The Pentagon has launched a sprawling anti-narcotics operation across Latin America and the Caribbean, but with no clear price tag or line item, it is the kind of expense any household spreadsheet would flag immediately.

The US Defense Secretary Pete Hegseth, on X, announced Operation Southern Spear on Thursday, a military campaign led by the US Southern Command to target what the administration calls “narco-terrorists” across the Western Hemisphere. This seems to follow a Navy press release dated about ten months ago, announcing an operation of the same name.

The operation encompasses 31 countries in South and Central America and the Caribbean.
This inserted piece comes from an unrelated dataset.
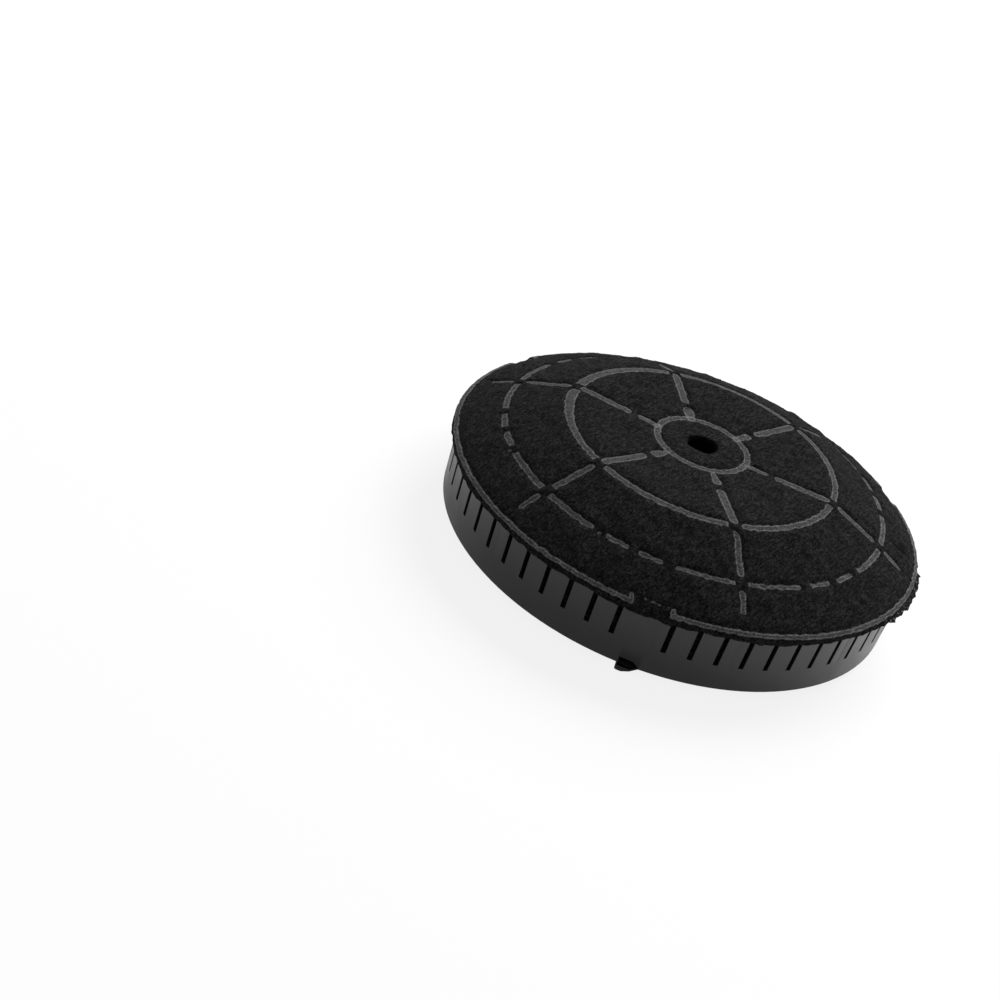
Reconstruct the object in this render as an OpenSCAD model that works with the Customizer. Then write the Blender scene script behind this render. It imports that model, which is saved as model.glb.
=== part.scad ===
// Round activated carbon filter for a cooker hood.
// Millimetres, +Z up, origin at the bottom centre on the plane that the three lugs stand on.
// The felt front faces up. One lug points to -Y.

/* [Skirt] */
// Outside radius of the skirt at its bottom rim
skirt_r = 112; // [100:0.5:130]
// Height of the skirt wall above its bottom rim
skirt_h = 31.8; // [28:0.1:50]
// Thickness of the skirt wall
skirt_wall = 2; // [1.5:0.1:2.6]
// Slope of the wall, which widens as it rises, in degrees
skirt_draft = 1.5; // [0:0.1:2]
// Chamfer along the bottom rim
rim_chamfer = 0.4; // [0.2:0.1:0.6]
// Width of each slot in the skirt
slot_w = 2.4; // [1.6:0.1:3.5]
// Slot places round the skirt; the ones that fall on a lug panel stay closed
slot_places = 60; // [48:12:72]
// Height of the slot bottoms above the floor grille
slot_sill = 0.4; // [0.2:0.1:3]

/* [Lugs] */
// Number of bayonet lugs
lug_count = 3; // [2:1:3]
// Drop of the lugs below the rim
lug_drop = 4; // [3.4:0.1:5]
// Width of a lug along the rim, its ramp included
lug_w = 9.8; // [9:0.1:13]
// Length of a lug's flat foot, before its ramp
foot_w = 3.2; // [2.6:0.1:4.5]
// Thickness of a lug, towards the centre
lug_t = 4; // [3.8:0.1:5]
// Width of the smooth panel above each lug
panel_w = 13.3; // [13:0.1:16]
// Depth by which the panel lies back from the skirt
panel_step = 0.15; // [0.1:0.05:0.4]
// Depth by which a lug lies back from its panel
lug_inset = 0.2; // [0.1:0.05:0.4]
// Thickness of the lip round a lug's hollow
foot_t = 0.9; // [0.7:0.1:1.4]
// Radius of the hollow, which is as deep behind the skirt's face
hollow_r = 3.2; // [2.6:0.1:3.2]
// Height of the hollow's middle line above the rim
hollow_h = 0.2; // [0:0.1:0.6]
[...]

Hegseth framed the initiative as a defensive measure, stating, “The Western Hemisphere is America’s neighborhood, and we will protect it.” The announcement comes as the Trump administration has already conducted 20 military strikes on boats in the Caribbean and Pacific in recent weeks, resulting in at least six deaths.
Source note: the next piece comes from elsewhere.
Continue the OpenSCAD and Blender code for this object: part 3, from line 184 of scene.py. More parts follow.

We evaluated the initial public response. Observers online expressed mixed reactions, with many questioning the government’s motives behind the escalation. Commenters have voiced skepticism about the “war on drugs” framing, with some suggesting the operation serves purposes beyond drug interdiction. Sarcasm and dark humor have peppered discussions, with some noting the timing of the announcement amid other controversial policy announcements. The community sentiment reflects broader doubts about whether military intervention represents an effective or appropriate response to trafficking.
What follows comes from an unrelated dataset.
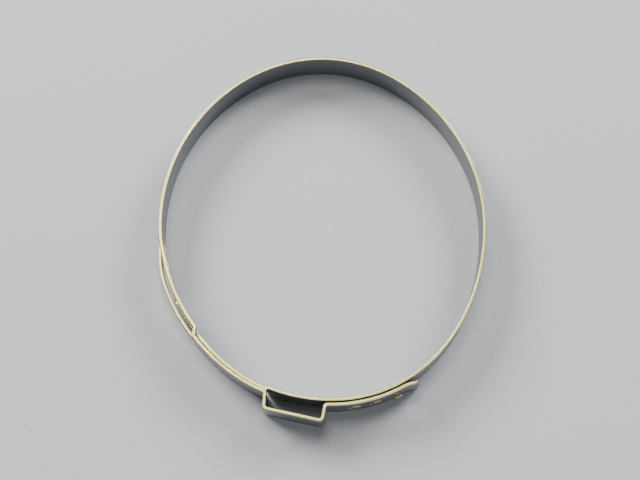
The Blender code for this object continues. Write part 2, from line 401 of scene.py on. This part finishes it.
def sweep(name, points, low=0.0, high=BAND_WIDTH, thickness=THICKNESS):
    """A plain stretch of strip with rounded side edges, closed at both ends."""
    route = Route(even(points))
    outline = rounded_box(-thickness / 2, thickness / 2, low, high, EDGE_ROUND, EDGE_STEPS)
    shape = bmesh.new()
    rings = []
    for place, tangent in zip(route.points, route.tangents):
        side = across(tangent)
        rings.append([shape.verts.new((*(place + side * x), height)) for x, height in outline])
    count = len(outline)
    for near, far in zip(rings, rings[1:]):
        for i in range(count):
            j = (i + 1) % count
            shape.faces.new((near[i], near[j], far[j], far[i]))
    shape.faces.new(rings[0])
    shape.faces.new(rings[-1])
    return finish_mesh(name, shape)


def blank_mesh(outlines):
    """A flat stamped blank with rounded edges: X along the strip, Y up its width, Z its thickness."""
    curve = bpy.data.curves.new("blank", "CURVE")
    curve.dimensions = "2D"
    curve.fill_mode = "BOTH"
    curve.extrude = THICKNESS / 2 - EDGE_ROUND
    curve.bevel_depth = EDGE_ROUND
    curve.bevel_resolution = 2
    curve.offset = -EDGE_ROUND
    for outline in outlines:
        spline = curve.splines.new("POLY")
        spline.points.add(len(outline) - 1)
        for point, (along, up) in zip(spline.points, outline):
            point.co = (along, up, 0.0, 1.0)
        spline.use_cyclic_u = True
    holder = bpy.data.objects.new("blank", curve)
    bpy.context.scene.collection.objects.link(holder)
    bpy.context.view_layer.update()
    graph = bpy.context.evaluated_depsgraph_get()
    mesh = bpy.data.meshes.new_from_object(holder.evaluated_get(graph))
    bpy.data.objects.remove(holder, do_unlink=True)
    shape = bmesh.new()
    shape.from_mesh(mesh)
    bpy.data.meshes.remove(mesh)
    bmesh.ops.remove_doubles(shape, verts=shape.verts, dist=MERGE_DISTANCE)
    return shape


def slice_at(shape, distance, keep="both"):
    """Cuts across the blank and keeps both sides, or closes the one that lies before or beyond."""
    bmesh.ops.bisect_plane(
        shape,
        geom=list(shape.verts) + list(shape.edges) + list(shape.faces),
        dist=MERGE_DISTANCE,
        plane_co=(distance, 0.0, 0.0),
        plane_no=(1.0, 0.0, 0.0),
        clear_outer=keep == "before",
        clear_inner=keep == "beyond",
    )
    if keep != "both":
        rim = [edge for edge in shape.edges if edge.is_boundary]
        bmesh.ops.holes_fill(shape, edges=rim, sides=0)


def formed(name, outlines, route, trim_end=False):
    """A stamped blank, trimmed at the route's start and, if asked, at its end, and bent along it."""
    shape = blank_mesh(outlines)
    slice_at(shape, 0.0, keep="beyond")
    if trim_end:
        slice_at(shape, route.length, keep="before")
    first = min(vert.co.x for vert in shape.verts)
    last = max(vert.co.x for vert in shape.verts)
    count = math.ceil((last - first) / PATH_STEP)
    for i in range(1, count):
        slice_at(shape, first + (last - first) * i / count)
    for vert in shape.verts:
        place, tangent = route.at(vert.co.x)
        spot = place + across(tangent) * vert.co.z
        vert.co = (spot.x, spot.y, vert.co.y)
    return finish_mesh(name, shape)


# ---------------------------------------------------------------- materials
class Nodes:
    """Short names for building a node tree."""

    def __init__(self, material):
        material.use_nodes = True
        self.tree = material.node_tree
        self.shader = self.tree.nodes["Principled BSDF"]

    def new(self, kind, **settings):
        node = self.tree.nodes.new(kind)
        for key, value in settings.items():
            setattr(node, key, value)
        return node

    def link(self, source, target):
        self.tree.links.new(source, target)

    def feed(self, socket, value):
        """Sets a socket to a number or a colour, or links another socket to it."""
        if isinstance(value, (int, float)):
            socket.default_value = value
        elif isinstance(value, tuple):
            socket.default_value = (*value, 1.0)
        else:
            self.link(value, socket)

    def noise(self, along, up, detail, roughness):
        """Noise with so many grains to a metre along the strip's plan and up its width."""
        coordinates = self.new("ShaderNodeTexCoord")
        mapping = self.new("ShaderNodeMapping")
        mapping.inputs["Scale"].default_value = (along, along, up)
        self.link(coordinates.outputs["Object"], mapping.inputs["Vector"])
        node = self.new("ShaderNodeTexNoise")
        node.inputs["Scale"].default_value = 1.0
        node.inputs["Detail"].default_value = detail
        node.inputs["Roughness"].default_value = roughness
        self.link(mapping.outputs["Vector"], node.inputs["Vector"])
        return node.outputs["Fac"]

    def spread(self, value, low, high, to_low=0.0, to_high=1.0):
        """The value's range from low to high, spread over another range and held at its ends."""
        node = self.new("ShaderNodeMapRange")
        node.inputs["From Min"].default_value = low
        node.inputs["From Max"].default_value = high
        node.inputs["To Min"].default_value = to_low
        node.inputs["To Max"].default_value = to_high
        self.link(value, node.inputs["Value"])
        return node.outputs["Result"]

    def math(self, operation, first, second):
        node = self.new("ShaderNodeMath", operation=operation)
        self.feed(node.inputs[0], first)
        self.feed(node.inputs[1], second)
        return node.outputs["Value"]

    def mix(self, share, first, second):
        node = self.new("ShaderNodeMix", data_type="RGBA")
        self.feed(node.inputs[0], share)
        self.feed(node.inputs[6], first)
        self.feed(node.inputs[7], second)
        return node.outputs[2]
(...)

For some Americans, another major question is cost. How would one calculate the financial impact for American taxpayers? The answer centers on operating costs, including personnel, equipment, transport, logistics, and trailing costs like maintenance or replacement of military equipment. There is no price tag associated with these ongoing operations, so we are not able to assemble an accurate spreadsheet like we would with a regular expense tracker spreadsheet.

If the Western Hemisphere is “America’s neighborhood,” as Hegseth puts it, then the United States is effectively treating Operation Southern Spear as a household security expense. In any normal household budget, a recurring charge for “security,” with no stated amount, no contract, and no end date, would light up every spreadsheet rule you could write. A family that saw an automatic monthly deduction labeled only as “operations” would sort, filter, and drill into the numbers.

They would want to know who is getting paid, for what, and for how long. Taxpayers are being told they live in this neighborhood, but they are not being given the ledger.

An expense tracker tracks household or business expenses by category. A similar spreadsheet could be used to determine the costs of a military operation.
An expense tracker tracks household or business expenses by category. A similar spreadsheet could be used to determine the costs of a military operation.

From a basic accounting perspective, you cannot cost this operation without data the government has not provided. To estimate even a rough total for a budget spreadsheet, you would need the number of sorties flown, hours at sea for each ship, the size and deployment length of every unit involved, the volume and type of munitions used, and the added logistics burden for fuel, spare parts, and maintenance.

You would also need to know whether these are incremental costs on top of existing missions, or whether other activities are being cut back to make room. That information is not readily available in public descriptions of this miltary operation, and when officials insist that the military is “already deployed” or that these actions are “within existing budgets,” they are leaning on a concept that would never fly in a household spreadsheet.

Owning a car does not make gas, insurance, and wear and tear free. The fact that a carrier group already exists does not mean additional steaming days, flight hours, and combat operations come at zero cost.

In budget terms, operations consume the useful life of ships and aircraft, pull personnel away from training and other missions, and create future bills for repairs and replacements. A realistic expense tracker would allocate those costs to the operation itself, not bury them in a generic defense line.

In theory, Congress is supposed to function as the skeptical spouse who asks to see the receipts. Appropriations and authorizations are meant to force explicit debates over how much a given operation will cost and what the country gets in return.

In practice, when a mission is folded into broad drug war authorities or legacy counterterrorism justifications, there may be no clean line item called “Operation Southern Spear” for lawmakers or the public to inspect. A motivated citizen can still try to piece together fragments from budget books, oversight reports, and proxy metrics, but that work happens around the edges of a system that keeps the true totals obscured. The result is a category of war spending that is real in the world, but fuzzy in the books.